* **GIVEN EXERCISE**
Repeat exactly, and only, the lines below starting at the line that contains "Write the build123d" and ending at the line that contains "foot_edge_round = 1.8", inclusive of both.

[Scripts that build objects]

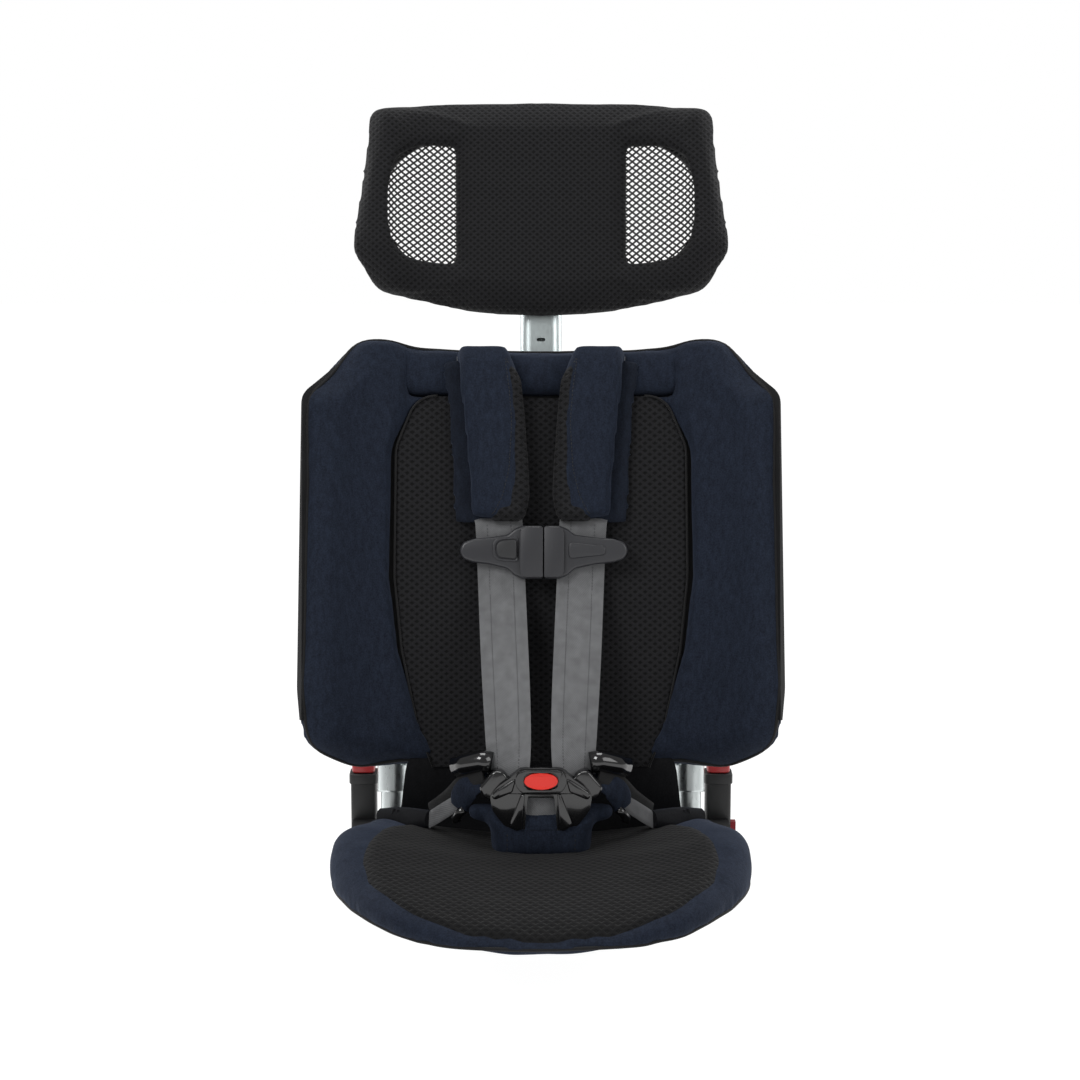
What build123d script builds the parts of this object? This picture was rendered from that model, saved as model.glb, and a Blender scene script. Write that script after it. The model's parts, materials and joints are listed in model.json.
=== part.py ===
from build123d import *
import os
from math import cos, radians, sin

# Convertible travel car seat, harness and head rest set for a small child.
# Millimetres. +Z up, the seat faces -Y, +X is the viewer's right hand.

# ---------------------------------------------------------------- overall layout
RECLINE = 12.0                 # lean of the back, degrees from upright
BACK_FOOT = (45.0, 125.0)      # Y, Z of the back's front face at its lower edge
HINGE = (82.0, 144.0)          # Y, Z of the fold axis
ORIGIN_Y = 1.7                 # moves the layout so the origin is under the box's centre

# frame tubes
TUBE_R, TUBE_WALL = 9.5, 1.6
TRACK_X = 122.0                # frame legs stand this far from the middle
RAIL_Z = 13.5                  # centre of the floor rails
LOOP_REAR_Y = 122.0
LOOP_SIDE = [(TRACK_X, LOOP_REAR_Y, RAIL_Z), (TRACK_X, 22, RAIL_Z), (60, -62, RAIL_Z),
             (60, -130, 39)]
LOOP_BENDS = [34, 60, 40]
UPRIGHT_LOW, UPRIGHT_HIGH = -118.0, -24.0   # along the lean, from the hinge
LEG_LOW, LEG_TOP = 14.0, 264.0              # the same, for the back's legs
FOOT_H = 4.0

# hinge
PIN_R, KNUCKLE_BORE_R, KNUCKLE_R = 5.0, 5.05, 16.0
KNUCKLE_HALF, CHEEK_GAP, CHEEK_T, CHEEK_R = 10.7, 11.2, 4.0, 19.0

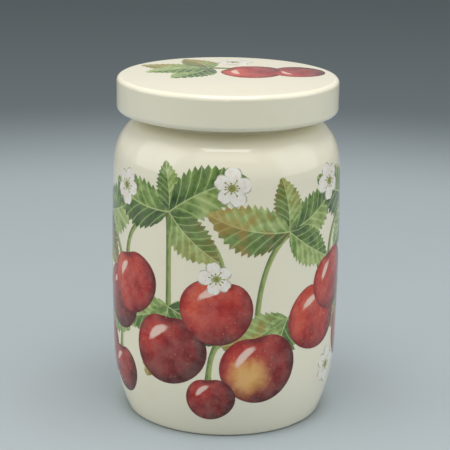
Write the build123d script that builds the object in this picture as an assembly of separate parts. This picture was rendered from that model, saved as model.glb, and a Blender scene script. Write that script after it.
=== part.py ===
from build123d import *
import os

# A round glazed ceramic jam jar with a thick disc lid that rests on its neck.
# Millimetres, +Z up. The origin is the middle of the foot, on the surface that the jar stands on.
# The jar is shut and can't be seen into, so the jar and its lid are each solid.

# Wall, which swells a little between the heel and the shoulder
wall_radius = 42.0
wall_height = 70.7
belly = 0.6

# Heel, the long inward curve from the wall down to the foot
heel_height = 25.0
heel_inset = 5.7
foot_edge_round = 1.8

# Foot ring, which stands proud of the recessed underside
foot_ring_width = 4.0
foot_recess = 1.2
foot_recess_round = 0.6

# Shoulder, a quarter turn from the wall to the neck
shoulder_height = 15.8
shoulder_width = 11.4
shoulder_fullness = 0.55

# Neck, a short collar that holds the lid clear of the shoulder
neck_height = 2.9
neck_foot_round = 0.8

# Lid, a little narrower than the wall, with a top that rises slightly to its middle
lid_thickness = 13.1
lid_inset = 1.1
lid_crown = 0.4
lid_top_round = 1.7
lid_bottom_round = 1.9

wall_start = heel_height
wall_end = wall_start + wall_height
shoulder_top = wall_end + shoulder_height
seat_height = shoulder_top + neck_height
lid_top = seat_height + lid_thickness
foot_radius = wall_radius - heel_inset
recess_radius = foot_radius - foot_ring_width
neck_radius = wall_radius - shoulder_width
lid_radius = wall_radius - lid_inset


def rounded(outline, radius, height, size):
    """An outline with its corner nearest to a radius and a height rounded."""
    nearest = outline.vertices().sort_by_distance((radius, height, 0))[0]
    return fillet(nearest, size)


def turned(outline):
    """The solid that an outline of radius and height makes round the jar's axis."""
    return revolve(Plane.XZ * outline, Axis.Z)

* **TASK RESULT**
Write the build123d script that builds the object in this picture as an assembly of separate parts. This picture was rendered from that model, saved as model.glb, and a Blender scene script. Write that script after it.
=== part.py ===
from build123d import *
import os

# A round glazed ceramic jam jar with a thick disc lid that rests on its neck.
# Millimetres, +Z up. The origin is the middle of the foot, on the surface that the jar stands on.
# The jar is shut and can't be seen into, so the jar and its lid are each solid.

# Wall, which swells a little between the heel and the shoulder
wall_radius = 42.0
wall_height = 70.7
belly = 0.6

# Heel, the long inward curve from the wall down to the foot
heel_height = 25.0
heel_inset = 5.7
foot_edge_round = 1.8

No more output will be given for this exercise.